If I ever break up with Gibson, it'll be for this guy. I call him Zipper.

August 26, 2009

In like the lion

On my walk to work this morning, I was thinking about how healthcare reform—assuming some version of it eventually passes—will have Ted Kennedy's fingerprints all over it, regardless of his untimely shuffle off our mortal coil (RIP, sir).

If Kennedy and his wicked Mass accent were still around to raise hell in Washington, and I really wish they were, then he'd have continued to make the passage of this legislation his top priority. And it would have happened, and—all due respect to President Obama—it would have been so much better than it'll likely turn out to be sans Kennedy's policy acumen and bipartisan savvy.

But maybe, just maybe, our crotchety governmental bodies will stop bickering over pennies and votes long enough to honor their colleague's legacy. Not with yet another heartfelt speech or wreath or A&E Biography interview, but with comprehensive reform that gives every living, breathing person in our absurdly wealthy and oft mismanaged country the right to stay that way without going into unconscionable debt.

One basic human right in exchange for 46 years of backbreaking public service. Seems like a decent deal, doesn't it? Let's cross the aisle and shake on it.

August 06, 2009

Flash of genius

They don't happen often, and only when I'm driving. Today's commute epiphany:

I'm going to make my first million with my new line of "Have Grammar?" bumper stickers. They don't seem to exist yet anywhere on the Interweb, which is kind of miracle, and it's clearly within the best interest of my very narrow demographic to capitalize on that miracle immediately.
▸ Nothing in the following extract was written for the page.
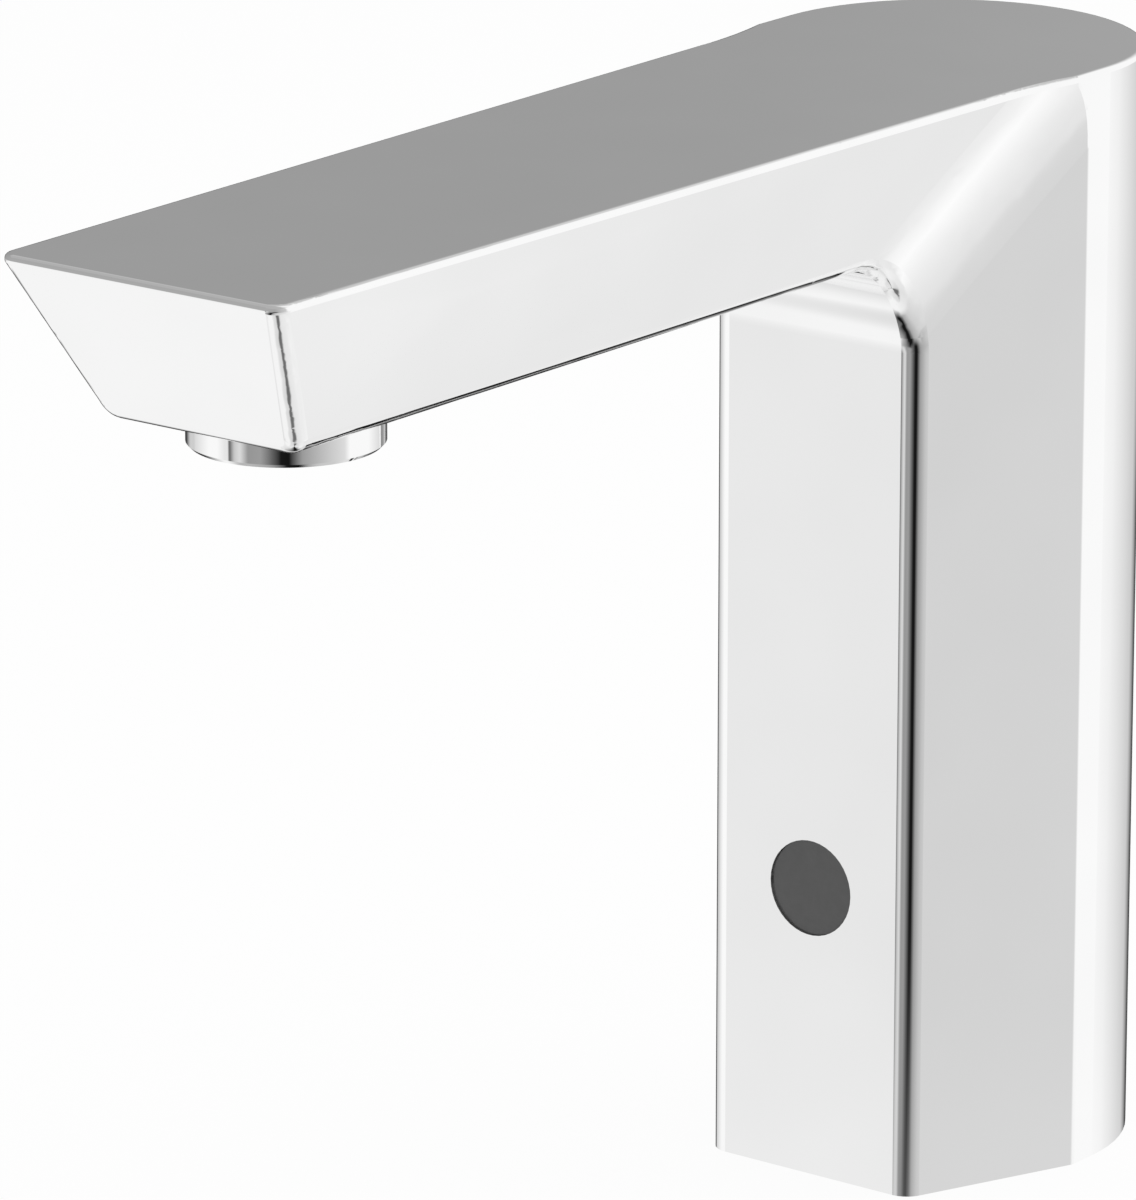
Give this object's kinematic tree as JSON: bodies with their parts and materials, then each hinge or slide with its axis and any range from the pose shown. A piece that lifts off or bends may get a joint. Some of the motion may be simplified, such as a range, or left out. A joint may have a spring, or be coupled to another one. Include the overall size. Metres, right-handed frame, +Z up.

You heard it here first! Well . . . I also posted the idea on Facebook just now. So it's, like, a simultaneous first. (It will not be Twittered because I f$%&ing hate Twitter.)

But either way, ™, baby.

[Update: You thought I was kidding. But behold! The BCB store over at CafePress is now open to satisfy all your grammaring needs. Don't be fooled by the crappy onscreen resolution—that typeface is clear as a bell.]